The owner did appear to have invested in entertainment, however: about a dozen of men and women in varying states of enthusiasm and in Moroccan garb were playing music, singing and dancing next to the swimming pool. This was probably done in case that we had not yet had enough Moroccan music, after a cd Geert had bought on the market had been on for over half the day, without anyone being able to say whether it was still playing the first song or had restarted six times already. Soon, unwary viewers of the dance spectacle started to be drawn into what can only be described as a mix between a group dance and a polonaise. The moment I spotted the most enthuastic of the musicians looking in our direction, I decided to act quickly and save my own skin. Like a lightning bolt I ducked down, raised my camera up to eye level and pretended to be intensely busy photographing. Vonne, who did not display a similar quickness of mind, was immediately plucked into the fray and forced to dance along. The world can be a rough place.

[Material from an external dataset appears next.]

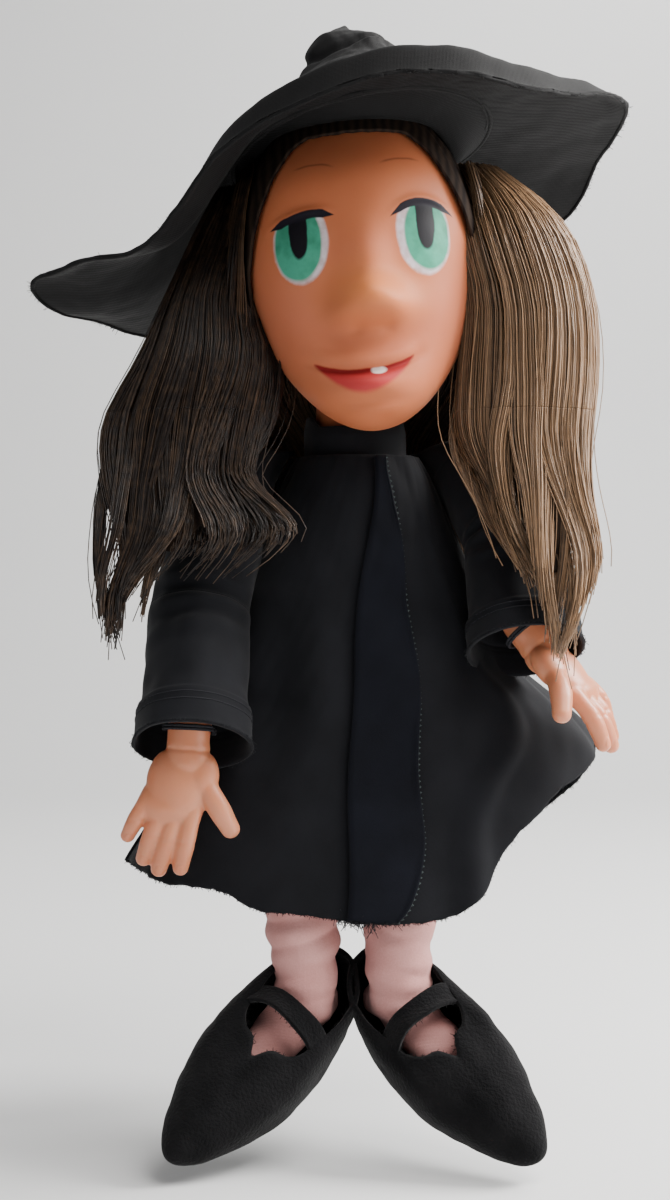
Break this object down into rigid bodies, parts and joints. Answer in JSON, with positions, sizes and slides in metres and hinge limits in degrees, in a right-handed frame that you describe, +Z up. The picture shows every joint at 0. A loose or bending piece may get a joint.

Enjoying a beer–apparently reasonably well available out of public sight–we waited for dinner, which was served in a beautiful small room that had a leak in the roof right above our table. A quick switch to another table later, we were served with large tajines filled with lovely marinated chicken. The band had apparently been paid to follow us around, for just outside the room, the music and dance continued merrily along. After a friendly request from the group–who by now really had had enough–we could discover in peace just how little still knew of each other and how interested Geert was in random personal facts about everyone.

Tomorrow, we continue on through the Todra Gorge and the journey continues on to Agdz!